Every traveler knows the sting of peak-season pricing. Flights double overnight, hotels impose minimum-night stays, and once-quiet attractions become suffocating seas of selfie sticks. Yet the solution is hiding in plain sight: traveling during off-peak seasons and on specific off-peak days can slash your total trip cost by forty to sixty percent while delivering a superior experience. The trick is understanding the mechanics of demand and timing your departure with surgical precision.

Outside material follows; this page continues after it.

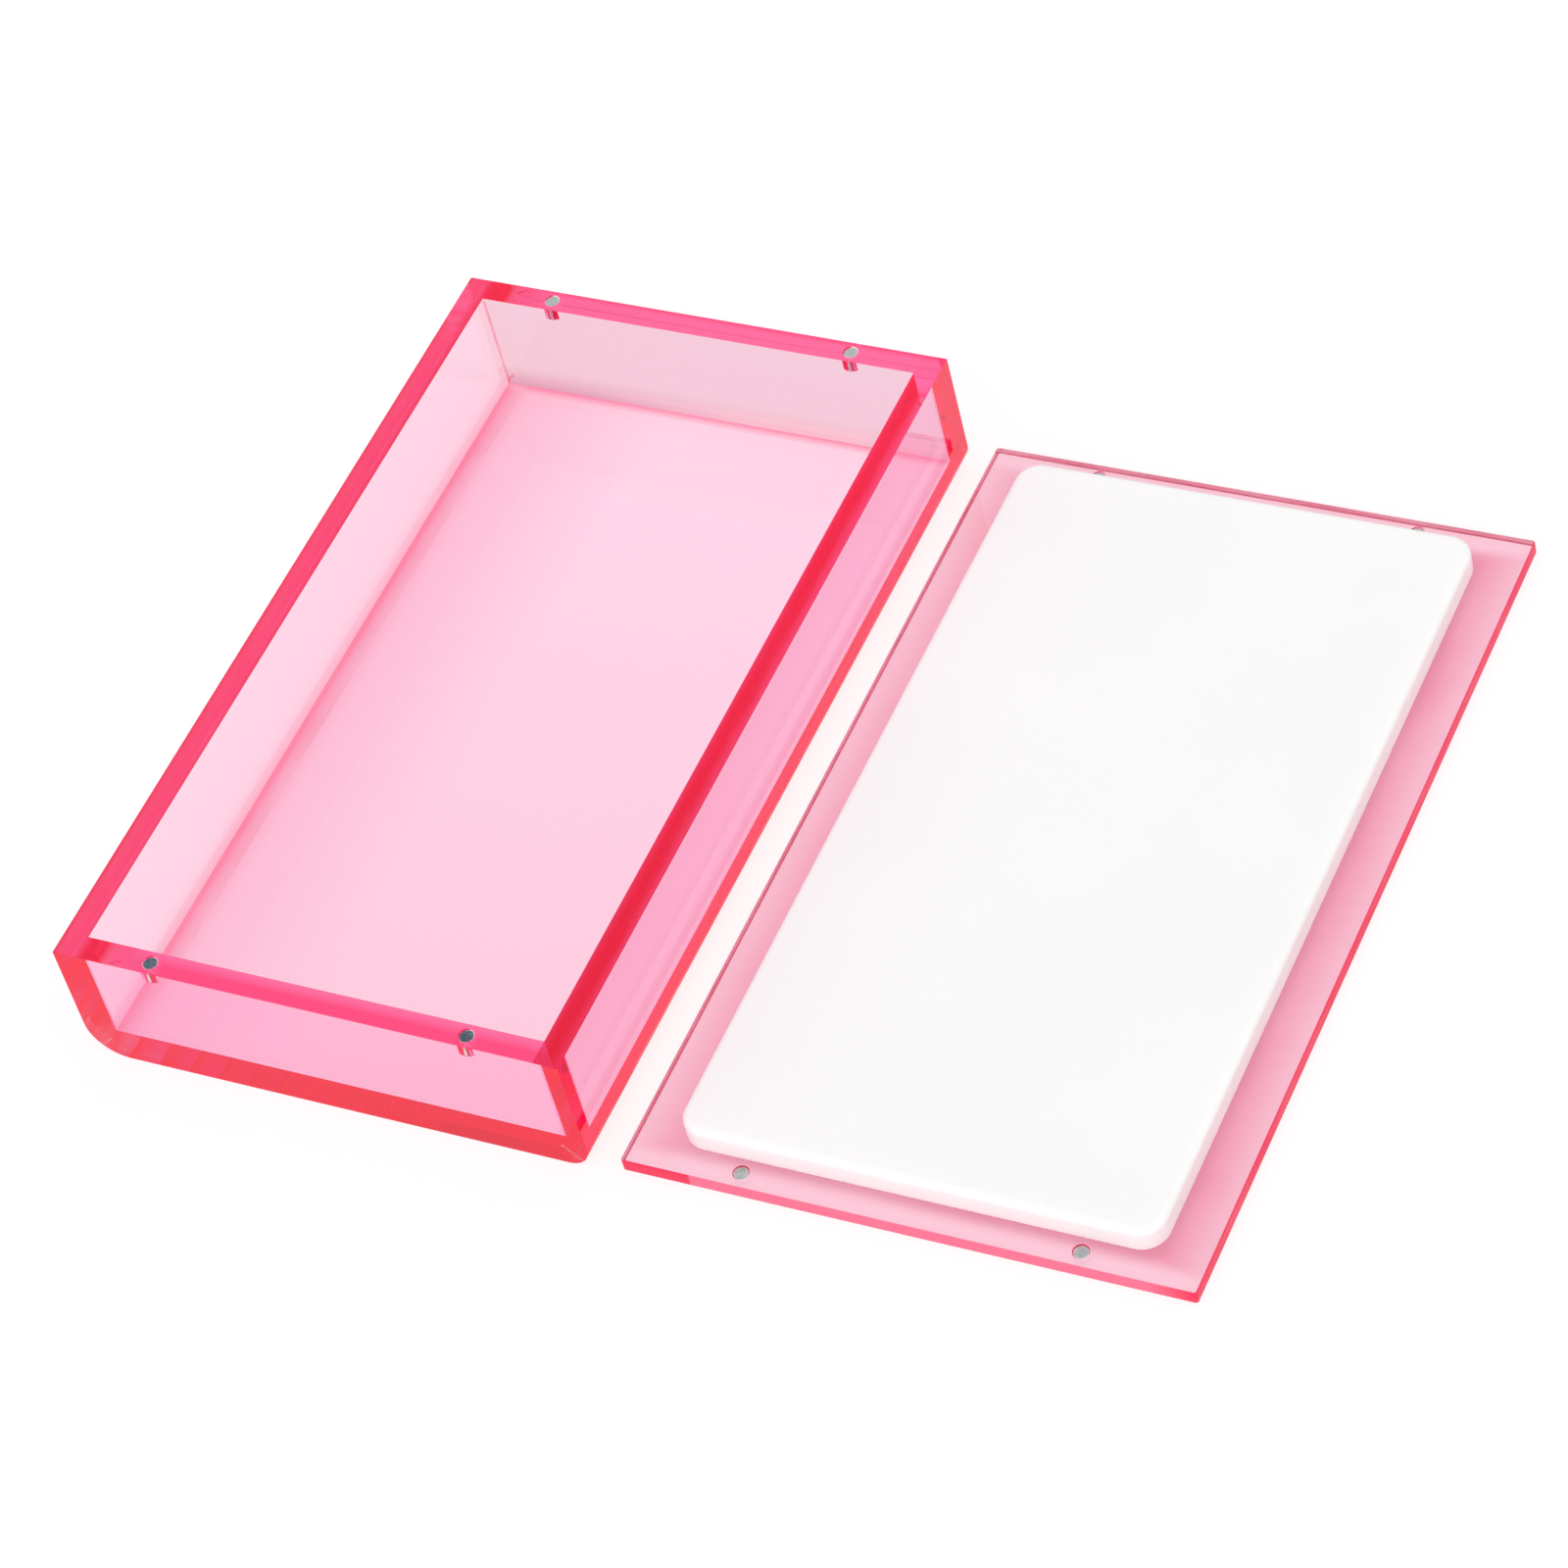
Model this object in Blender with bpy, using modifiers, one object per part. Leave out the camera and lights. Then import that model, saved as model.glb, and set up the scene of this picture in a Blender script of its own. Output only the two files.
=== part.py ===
# Eyelash storage box: an open acrylic tray with a loose magnetic lid.
# The lid lies beside the tray, turned over, with its silicone pad facing up.
# Metres, +Z up. X runs across the tray, Y runs along it, and the origin is
# the centre of the tray's underside.

import math

import bmesh
import bpy
from mathutils import Matrix

# Tray
tray_width = 0.1037
tray_length = 0.1786
tray_height = 0.0285
tray_sheet = 0.005
edge_radius_left = 0.0078
edge_radius_right = 0.0048

# Lid
lid_sheet = 0.0028
lid_overhang_side = 0.00315
lid_overhang_end = 0.0007
lid_corner_cut = 0.0006

# Silicone pad, which drops into the tray when the box is closed
pad_thickness = 0.0047
pad_play_side = 0.00065
pad_play_end = 0.0004
pad_corner_radius = 0.005
pad_edge_radius = 0.0012

# Disc magnets, two in each short wall and four in the lid
magnet_side_inset = 0.01935
magnet_diameter = 0.003
tray_magnet_height = 0.003
lid_magnet_height = 0.0015
magnet_edge_radius = 0.00025
magnet_recess = 0.0002

# Glue joints and the bedding of a piece on its neighbour
joint_gap = 0.0003

# Where the lid lies beside the tray
lid_side_gap = 0.00525
lid_set_back = 0.0021
lid_turn = math.radians(0.23)

# How far a cutter runs past the face that it opens
overrun = 0.001

# A rounded edge stays inside its mitre, and a soft edge inside its pad or disc
mitre_share = 3.0
soft_edge_share = 0.45
disc_edge_share = 0.33

# Points of an outline closer than this share of a glue joint are one point
weld_share = 0.1

# Facets
arc_steps = 10
round_sides = 32
edge_steps = 3
corner_steps = 8
crease_angle = math.radians(30)

# Sizes that follow from the ones above
lid_width = tray_width + 2 * lid_overhang_side
lid_length = tray_length + 2 * lid_overhang_end
lid_centre_x = tray_width / 2 + lid_side_gap + lid_width / 2
pad_width = tray_width - 2 * tray_sheet - 2 * pad_play_side
pad_length = tray_length - 2 * tray_sheet - 2 * pad_play_end
magnet_x = tray_width / 2 - magnet_side_inset
magnet_y = (tray_length - tray_sheet) / 2
hole_diameter = magnet_diameter + 2 * joint_gap
mitre_step = joint_gap / math.sqrt(2)

sides = {"left": -1, "right": 1}
ends = {"front": -1, "back": 1}
edge_radii = {"left": edge_radius_left, "right": edge_radius_right}


def clear_scene():
    for item in list(bpy.data.objects):
        bpy.data.objects.remove(item, do_unlink=True)


def new_collection(name):
    collection = bpy.data.collections.new(name)
    bpy.context.scene.collection.children.link(collection)
    return collection


def finish_material(name, color, roughness, metallic=0.0, transmission=0.0, alpha=1.0):
    material = bpy.data.materials.new(name)
    material.use_nodes = True
    shader = material.node_tree.nodes["Principled BSDF"]
    shader.inputs["Base Color"].default_value = color
    shader.inputs["Roughness"].default_value = roughness
    shader.inputs["Metallic"].default_value = metallic
    shader.inputs["Transmission Weight"].default_value = transmission
    shader.inputs["Alpha"].default_value = alpha
    material.diffuse_color = color
    return material


def tray_acrylic():
    return finish_material("tray_acrylic", (0.95, 0.28, 0.48, 1.0), 0.04, transmission=0.9, alpha=0.6)


def lid_acrylic():
    return finish_material("lid_acrylic", (0.93, 0.42, 0.56, 1.0), 0.04, transmission=0.9, alpha=0.6)


def pad_silicone():
    return finish_material("pad_silicone", (0.95, 0.94, 0.93, 1.0), 0.55)


def magnet_nickel():
    return finish_material("magnet_nickel", (0.62, 0.63, 0.65, 1.0), 0.25, metallic=1.0)


def place(obj, collection, material, parent=None):
    for owner in list(obj.users_collection):
        owner.objects.unlink(obj)
    collection.objects.link(obj)
    if material is not None:
        obj.data.materials.clear()
        obj.data.materials.append(material)
    if parent is not None:
        obj.parent = parent
    return obj


def edge_arc(side, start, end):
    """Points of one rounded bottom edge of the tray, as seen from the front."""
    radius = min(edge_radii[side], mitre_share * tray_sheet)
    sign = sides[side]
    points = []
    for step in range(arc_steps + 1):
        angle = start + (end - start) * step / arc_steps
        x = tray_width / 2 - radius + radius * math.sin(angle)
        z = radius - radius * math.cos(angle)
        points.append((sign * x, z))
    return points


def mitre_angle(side):
    """Half the angle that the mitre's glue joint takes out of the rounded edge."""
    radius = min(edge_radii[side], mitre_share * tray_sheet)
    return math.asin(joint_gap / (2 * radius))


def wall_outline(side):
    """A long wall from the front: square at the rim, mitred to the floor below."""
    sign = sides[side]
    outer = tray_width / 2
    inner = outer - tray_sheet
    rim = [(sign * outer, tray_height), (sign * inner, tray_height)]
    foot = [(sign * inner, tray_sheet + mitre_step)]
    quarter = math.pi / 4
    arc = edge_arc(side, quarter + mitre_angle(side), 2 * quarter)
    return rim + foot + arc


def floor_outline():
    """The floor from the front: a flat top, mitred ends and both rounded edges."""
    quarter = math.pi / 4
    top = tray_width / 2 - tray_sheet - mitre_step
    right = edge_arc("right", quarter - mitre_angle("right"), 0)
    left = edge_arc("left", 0, quarter - mitre_angle("left"))
    return [(-top, tray_sheet), (top, tray_sheet)] + right + left


def extruded_panel(name, outline, length, collection, material):
    """A panel with the given outline across the tray, running along Y."""
    curve = bpy.data.curves.new(name, "CURVE")
    curve.dimensions = "2D"
    curve.fill_mode = "BOTH"
    curve.extrude = length / 2
    spline = curve.splines.new("POLY")
    spline.points.add(len(outline) - 1)
    for point, (x, z) in zip(spline.points, outline):
        point.co = (x, z, 0, 1)
    spline.use_cyclic_u = True
    guide = bpy.data.objects.new(name + "_outline", curve)
    guide.rotation_euler = (math.pi / 2, 0, 0)
    collection.objects.link(guide)
    bpy.context.view_layer.update()
    evaluated = guide.evaluated_get(bpy.context.evaluated_depsgraph_get())
    mesh = bpy.data.meshes.new_from_object(evaluated)
    mesh.name = name
    panel = bpy.data.objects.new(name, mesh)
    panel.matrix_world = guide.matrix_world.copy()
    bpy.data.objects.remove(guide, do_unlink=True)
    soup = bmesh.new()
    soup.from_mesh(mesh)
    bmesh.ops.remove_doubles(soup, verts=soup.verts, dist=weld_share * joint_gap)
    bmesh.ops.recalc_face_normals(soup, faces=soup.faces)
    soup.to_mesh(mesh)
    soup.free()
    return place(panel, collection, material)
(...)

The most powerful savings lever is the shoulder season. This is the sweet spot between a destination’s peak season and its low season. For European cities, that often means mid-April through early June or September through mid-October. During these windows, the weather remains pleasant, most attractions stay open, but crowds thin dramatically. Airlines drop fares because the rush of summer vacationers has evaporated, and hotels compete for bookings by offering discounts of thirty to fifty percent. For example, a flight from New York to Paris that costs $1,200 in July might drop to $550 in late September. A hotel room on the Seine that commands $400 a night in August can fall below $200 in the same September window. The savings compound: lower base prices mean lower taxes, lower travel insurance costs, and fewer incidental expenses like overpriced meals because you are no longer trapped in a tourist stampede.

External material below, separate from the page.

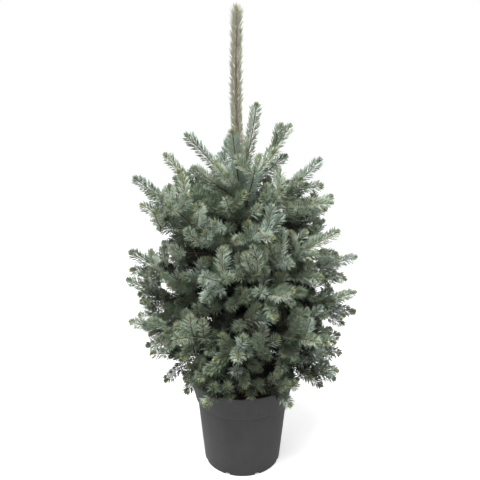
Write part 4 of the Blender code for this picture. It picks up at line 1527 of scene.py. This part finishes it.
litter = add(tree, "GeometryNodeInstanceOnPoints", {
    0: spots, "Instance": shape.outputs["Geometry"], "Rotation": spin, "Scale": size,
})
finish_tree(tree, litter, sizes["Peat"], result)

# %% Crumbs on the soil
CRUMB_CORE = 0.8
CRUMB_KNOBS = 0.4
KNOB_TURN = 5.0
build = bmesh.new()
bmesh.ops.create_icosphere(build, subdivisions=1, radius=0.5)
for number, vertex in enumerate(build.verts):
    vertex.co *= CRUMB_CORE + CRUMB_KNOBS * math.sin(KNOB_TURN * number) ** 2
crumb = new_object("crumb", built_mesh("crumb", build))
crumbs = run_tree(crumb_tree, "peat_crumbs", soil.data.copy(), {"Crumb": crumb, "Peat": peat})
bpy.data.objects.remove(crumb)
print("soil and crumb triangles:", triangles(soil), triangles(crumbs))

# %% [markdown]
# ## Everything rides on the pot
#
# The tree has no joints, so all pieces ride on the one body.

# %% Bodies
for piece, slot in (
    (pot, "pot_plastic"), (soil, "peat_soil"), (crumbs, "peat_soil"),
    (trunk, "spruce_bark"), (limbs, "spruce_bark"), (twigs, "spruce_bark"), (buds, "spruce_bark"),
    *((piece, "spruce_needles") for piece in needle_pieces),
):
    for label in (*PLACE_MEASURES, *OWN_MEASURES, "across", "finish"):
        if label in piece.data.attributes:
            piece.data.attributes.remove(piece.data.attributes[label])
    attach(piece, "root")

# %% [markdown]
# ## Floor, light and camera
#
# Foliage needs soft light from all round, or its thousands of small shadows turn into noise. So a bright
# sky lights it, with one large lamp high in front for form and a smaller one low at the right. A white
# floor under such a tree throws light back into the shade under the boughs and washes it out. So a Light
# Path node makes the floor pale to the camera and dark to the tree, and lets the camera see a brighter sky
# than the tree does.

# %% Floor
FLOOR_SIZE = 40.0
FLOOR_FOR_TREE = 0.22
FLOOR_FOR_CAMERA = 0.97
FLOOR_GLOW = 0.38
WHITE = (1.0, 1.0, 1.0, 1.0)
build = bmesh.new()
bmesh.ops.create_grid(build, x_segments=1, y_segments=1, size=FLOOR_SIZE / 2)
floor = new_object("floor", built_mesh("floor", build))
paint = new_material("matt white studio floor", Roughness=0.9, Emission_Color=WHITE)
tree = paint.node_tree
to_camera = add(tree, "ShaderNodeLightPath").outputs["Is Camera Ray"]
shade = add(tree, SPREAD, {0: to_camera, "To Min": FLOOR_FOR_TREE, "To Max": FLOOR_FOR_CAMERA})
glow = add(tree, MATHS, {0: to_camera, 1: FLOOR_GLOW}, operation="MULTIPLY")
feed(tree, tree.nodes[PRINCIPLED], {"Base Color": shade, "Emission Strength": glow})
floor.data.materials.append(paint)

# %% Sky and lamps
SKY_FOR_TREE = 0.74
SKY_FOR_CAMERA = 1.0
LIT_POINT = np.array((0.0, 0.0, 0.5))
LAMPS = (
    ("key lamp", (-0.45, -0.85, 2.5), 1.6, 145.0),
    ("fill lamp", (1.9, -1.1, 0.60), 0.9, 46.0),
)
world = bpy.data.worlds.new("studio")
world.use_nodes = True
tree = world.node_tree
to_camera = add(tree, "ShaderNodeLightPath").outputs["Is Camera Ray"]
glow = add(tree, SPREAD, {0: to_camera, "To Min": SKY_FOR_TREE, "To Max": SKY_FOR_CAMERA})
feed(tree, tree.nodes["Background"], {"Color": WHITE, "Strength": glow})
bpy.context.scene.world = world
for name, place, size, power in LAMPS:
    lamp = bpy.data.lights.new(name, "AREA")
    lamp.size = size
    lamp.energy = power
    holder = new_object(name, lamp)
    holder.location = place
    x, y, z = LIT_POINT - np.array(place)
    holder.rotation_euler = (math.acos(-z / math.hypot(x, y, z)), 0.0, math.atan2(x, -y))
bpy.context.scene.view_settings.view_transform = "Standard"
print("lamps:", len(LAMPS))

# %% [markdown]
# ## Camera
#
# The camera stands 1.1 m in front at the height of the leader and looks down by about 16 degrees. From
# there the pot's rim is a flat ellipse, and the leader stands out against the background.

# %% Camera
CAMERA_PLACE = (-0.0051, -1.105, 0.833)
CAMERA_PITCH = 16.42
FOCAL_PIXELS = 562.6
FRAME_PIXELS = 480
SENSOR_WIDTH = 36.0
camera = bpy.data.cameras.new("camera")
camera.sensor_width = SENSOR_WIDTH
camera.lens = FOCAL_PIXELS / FRAME_PIXELS * camera.sensor_width
holder = new_object("camera", camera)
holder.location = CAMERA_PLACE
holder.rotation_euler = (math.radians(90 - CAMERA_PITCH), 0.0, 0.0)
bpy.context.scene.camera = holder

Beyond the season, the day of the week you travel matters enormously. Tuesday and Wednesday remain the cheapest days to fly, but the conventional wisdom is often misunderstood. It is not that airlines arbitrarily lower prices on these days. Rather, business travelers dominate Monday morning and Thursday afternoon flights, while leisure travelers compete for Friday through Sunday departures. Tuesday and Wednesday see the lowest demand across most routes. A flight that costs $400 on a Friday can often be found for $250 on a Tuesday. The same logic applies to hotel check-ins. Many hotels charge premium rates for Friday and Saturday nights because weekend travelers flood the market. Checking in on a Sunday or Monday can yield a lower nightly rate, especially at business-oriented hotels that empty out over the weekend. Even car rental agencies follow this pattern: midweek pickups are cheaper because weekend demand drives up inventory costs.

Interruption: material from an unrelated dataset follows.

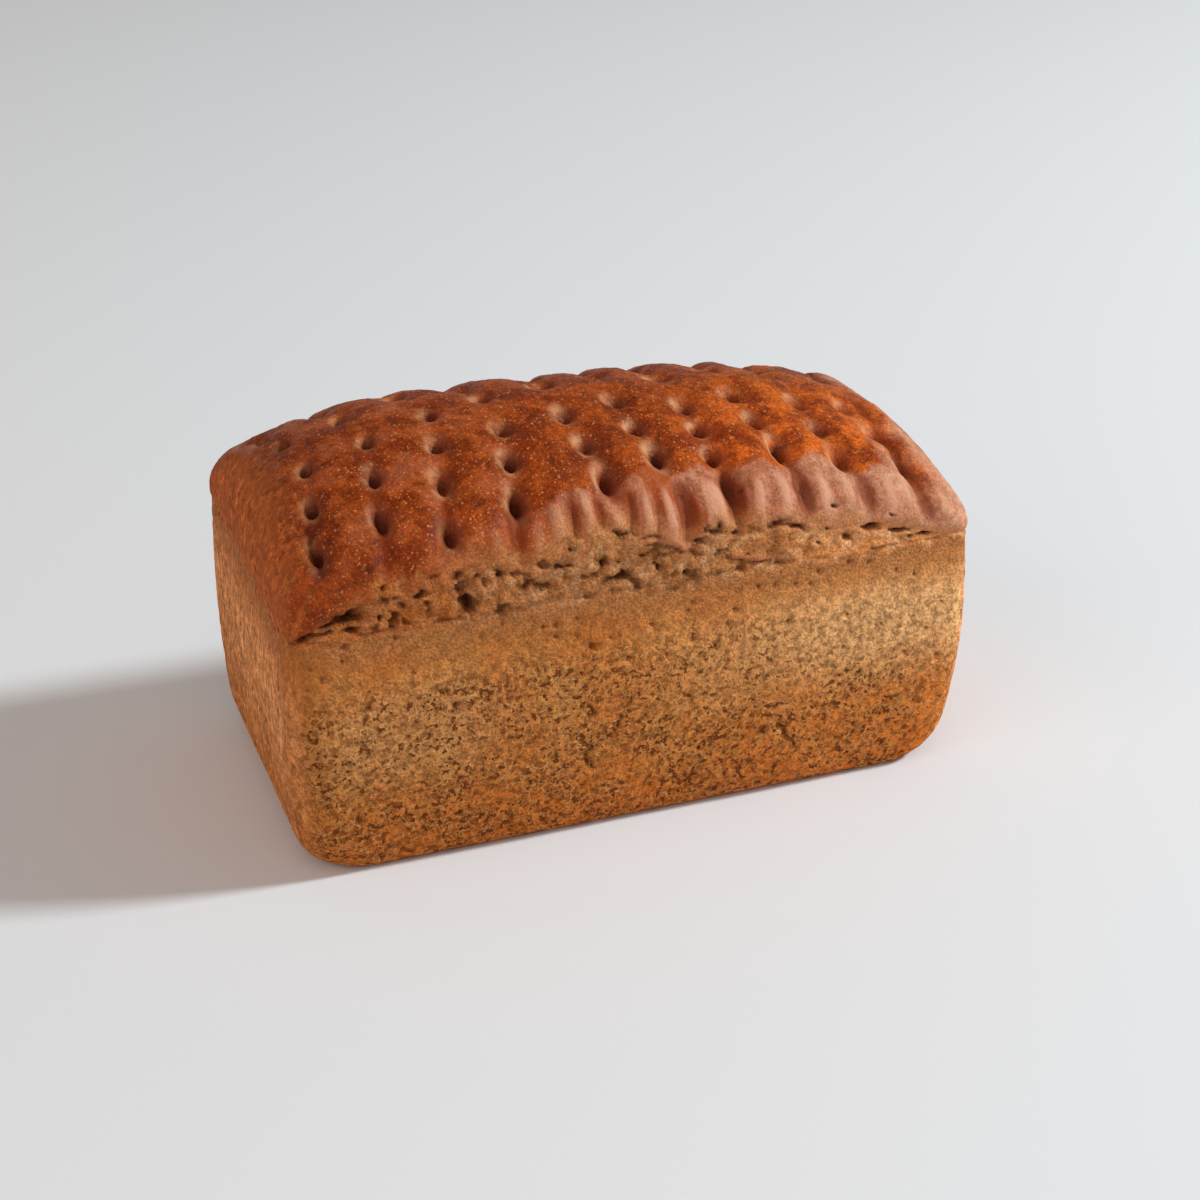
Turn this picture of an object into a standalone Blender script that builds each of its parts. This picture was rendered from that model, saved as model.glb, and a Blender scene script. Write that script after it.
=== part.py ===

Another overlooked opportunity is traveling during local off-peak periods that are not tied to your home calendar. Many destinations have entirely different tourist seasons based on regional holidays, school schedules, or weather patterns. For instance, visiting a Mediterranean beach town in October might still give you warm enough weather to swim, but you will avoid the crush of July and August. Ski resorts in the Alps offer dramatically lower prices in the weeks before Christmas and after the first week of January, provided you are willing to accept variable snow conditions. Similarly, theme parks like Disney World have clear off-peak windows in January, February, and September when ticket prices drop and wait times shrink to a fraction of summer hours. The trick is to research local school calendars and major holidays in your destination rather than assuming your own calendar applies.
The savings extend beyond transportation and lodging. Off-peak travelers consistently report spending less on food because they are not forced to accept whatever overpriced restaurant has a table. When crowds thin, restaurants compete for customers, offering specials and prix fixe menus that are unavailable during peak season. Attractions that charge dynamic pricing, like museums and tours, often lower their entry fees during slower months. You can also book excursions at the last minute without the fear of sellouts, allowing you to negotiate better rates with local guides and operators. The psychological benefit is equally valuable: shorter lines, empty hotel pools, and quiet streets create a vacation that feels less like an endurance test and more like genuine relaxation.
Of course, off-peak travel requires flexibility. You may need to adjust your work schedule or your children’s school calendar. But the financial payoff is so substantial that it justifies the inconvenience. A family of four can save thousands of dollars simply by shifting a summer vacation to late September and by choosing Tuesday departures over Saturday flights. Those savings can fund a longer trip, better accommodations, or a second vacation later in the year. The key is to stop thinking of travel dates as fixed and start treating them as variables you can optimize.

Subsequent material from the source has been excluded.